In 2011, use of ethanol saved about 25.2 metric tons of CO2 emissions from going into the atmosphere. That equals about 0.42 percent of total CO2 emissions in the United States and 0.08 percent globally.

"The realized benefits of our ethanol policy has been disappointingly small," he said.

Griffin is urging a repeal of the ethanol mandates in the Energy Independence and Security Act.

Raising concerns

Rep. John Carney, D-Del., was among a group of Congressmen who wrote to EPA in 2012 after a drought in the Midwest caused shortages and higher corn prices. Among Carney's concerns: the impact on the poultry industry, on food supplies and on jobs.

This year, he wrote another letter to EPA raising concerns about the impact of the renewable fuel standards set on small refineries with no or limited abilities to blend gasoline with ethanol.

Carney said the standard sets "an important goal, which is to encourage businesses to develop cleaner-burning fuels and to make America less dependent on oil produced by countries that aren't our friends. But there are certainly challenges associated with it."

He said delays in the updates to the standards are a problem because the economy, weather and other events can have an impact on the market for renewable fuels.

"The problem is, EPA hasn't been doing its job," Carney said.

While the debate on America's energy future moves on, owners of older boats curse the ethanol in fuel used to guide their watercraft up and down Delaware's rivers, bays and ocean shores.

"It destroys everything," said marine mechanic Chris Prince, who works out of Phillips Marine in Lewes.

Adds Chris McCormick, who works with Prince: "It makes your engine run hotter. It makes your engine run leaner. And now they are talking about E-15."

That would be an ethanol fuel blend of up to 15 percent rather than the current 10 percent.

Older marine engines built before federal mandates stall out because ethanol causes water to build up in the fuel. And fiberglass fuel tanks in older boats disintegrate with the addition of ethanol, McCormick said.

The butterfly effect

Then there are monarch butterflies and other species struggling because milkweed, which often lined the edges of fields before the ethanol phenomenon, is disappearing.

Earlier this summer, the U.S. Department of Agriculture Natural Resources Conservation Service sent out an advisory asking people to consider planting milkweed in their backyards – a move that would create habitat for monarch butterflies. The butterflies – orange and black – spend the winter in Mexico but their population has been in a sharp decline.

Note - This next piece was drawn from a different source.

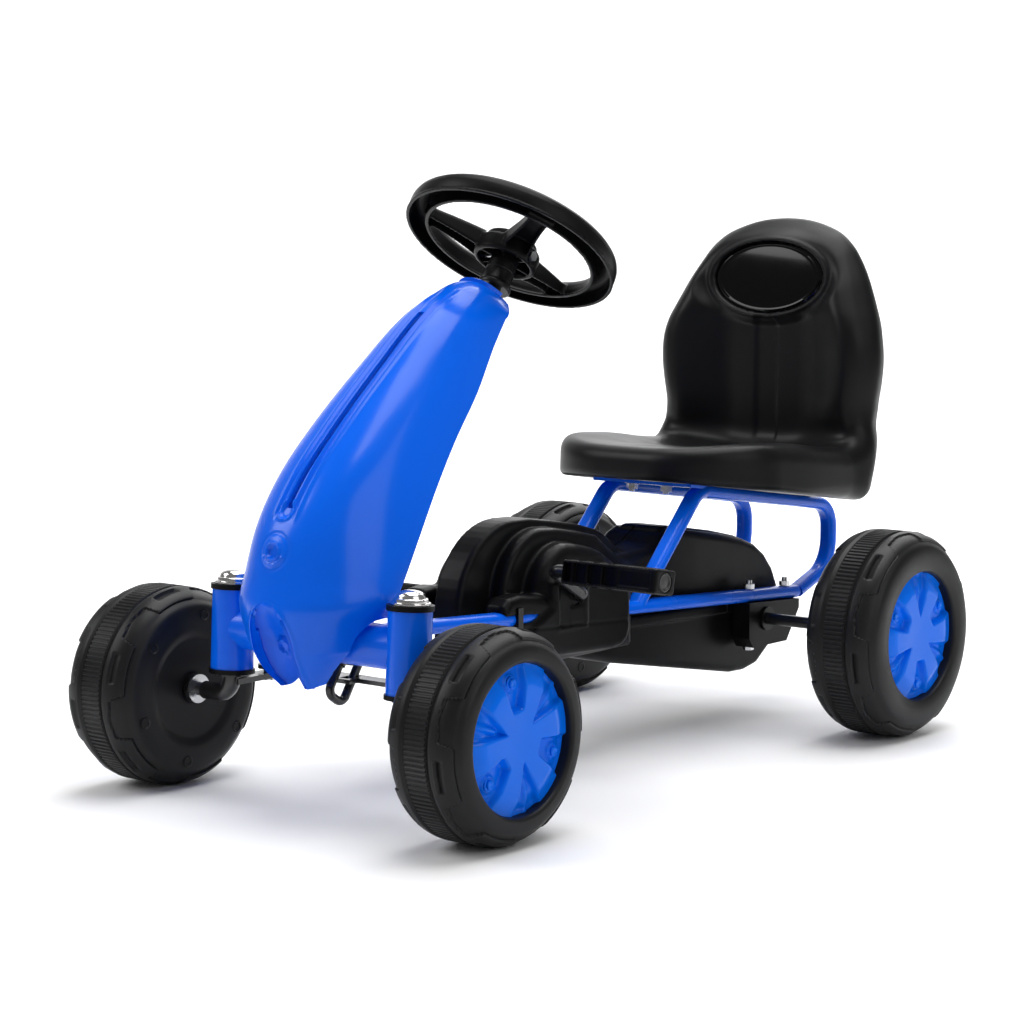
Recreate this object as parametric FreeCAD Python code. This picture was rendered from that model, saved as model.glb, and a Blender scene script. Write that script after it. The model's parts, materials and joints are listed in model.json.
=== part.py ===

"The decline is happening up here," said Doug Tallamy, a professor of entomology and wildlife ecology at the University of Delaware. "We're losing the Monarch up here" because of "mono cropping of corn and soybeans and conversion of former federal Conservation Reserve lands to ethanol corn."

Last summer, Tallamy said he saw just two monarchs on his trips to the middle part of the county – the place that was the heartland for monarch habitat. Loss of milkweed and a drought in Texas were part of the equation. The estimate, Tallamy said, is 3.6 percent of the monarch population is left. There are still monarchs and milkweed in Delaware and the East Coast. But, said Tallamy, "the East Coast is not going to be able to rebuild that population."

It's got to happen in the Midwest, he said.

"You have to see it to believe it," said Orley "Chip" Taylor, a professor at the University of Kansas and director of Monarch Watch. From Minnesota to Iowa you can drive for miles without seeing any milkweed – the host plant for the iconic monarch butterfly. "The small towns are going to be the refuges for wildlife."

Taylor, the director of Monarch Watch, hasn't lost hope for the monarch but he said it will take a big response to help the population recover.

It isn't just monarchs at risk.

About 4,000 species of native bees – the insects that pollinate many of the plants across the Midwest – are also at risk as habitat disappears. Milkweed is important to many of these bees, too. Bees don't pollinate milkweed. Instead, they feast on the nectar.

Milkweed was once common in the prairies of the central United States. But farming and use of crops resistant to herbicides have led to a decline. Of the 30 species of milkweed in the region, five are listed as federal or state threatened or endangered species, according to the Xerces Society for Invertebrate Conservation.

Sam Drodge, head of the Bee Inventory and Monitoring Lab at Patuxent Wildlife Research Center in Maryland, said that milkweed "is like a smorgasbord" for many species of bees, wasps and butterflies.

If a landowner clears a field to the edges, those wild, grassy strips of habitat are gone and "then the diversity is gone," he said.

"If you have high quality habitat, you have bees," he said. "That habitat is disappearing."